There's only one teacher per room and they never move. If you have a look, you'll see that: (1) for every attribute Teacher, Date, Room, we have only one value per row. (2) super-keys are: (Teacher, Date, Room), (Teacher, Date) and (Date, Room) and candidate keys are obviously (Teacher, Date) and (Date, Room).

_{(Teacher, Room) is not a superkey because I will complete the table next quarter and I may have a row like this one (Mr Smith did not move!):}

Teacher  | Date             | Room
---------|------------------| ----
Mr Smith | 2019-03-19 18:15 | A12

What can we conclude? (1) is an informal but correct formulation of 1NF. From (2) we see that there is no "non prime attribute": 2NF and 3NF are given for free.

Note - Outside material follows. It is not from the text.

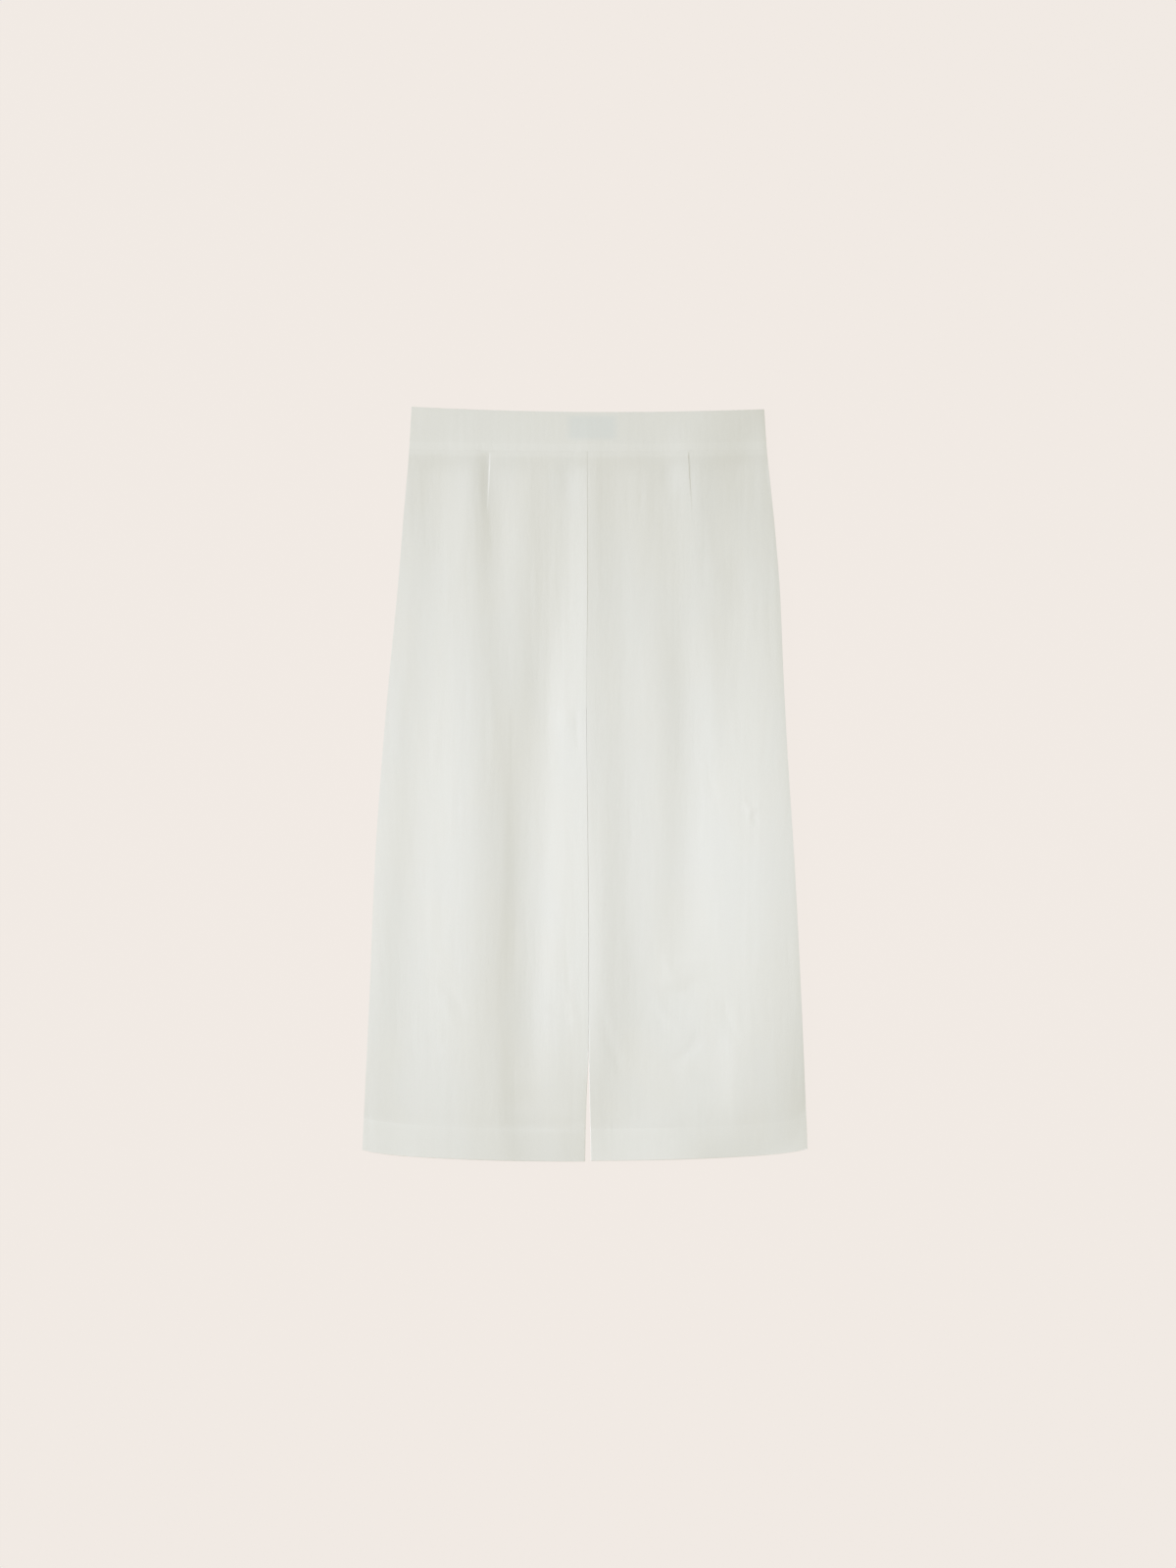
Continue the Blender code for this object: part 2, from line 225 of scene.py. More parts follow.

My diary is 3NF. Good! No. Not really because no data modeler would accept this in a DB schema. The Room attribute is dependant on the Teacher attribute (again: teachers do not move!) but the schema does not reflect this fact. What would a sane data modeler do? Split the table in two:

Teacher   | Date
----------|-----------------
Mr Smith  | 2018-12-18 18:15
Mr Jones  | 2018-12-18 18:30
Ms Doe    | 2018-12-18 18:45
Ms Rogers | 2018-12-18 19:00

And

Teacher   | Room
----------|-----
Mr Smith  | A12
Mr Jones  | B10
Ms Doe    | C21
Ms Rogers | A08

But 3NF does not deal with prime attributes dependencies. This is the issue: 3NF compliance is not enough to ensure a sound table schema design under some circumstances.

With BCNF, you don't care if the attribute is a prime attribute or not in 2NF and 3NF rules. For every non trivial dependency (subsets are obviously determined by their supersets), the determinant is a complete super key. In other words, nothing is determined by something else than a complete super key (excluding trivial FDs). (See other answers for formal definition).

As soon as Room depends on Teacher, Room must be a subset of Teacher (that's not the case) or Teacher must be a super key (that's not the case in my diary, but thats the case when you split the table).

To summarize: BNCF is more strict, but in my opinion easier to grasp, than 3NF:

• in most of cases, BCNF is identical to 3NF;
• in other cases, BCNF is what you think/hope 3NF is.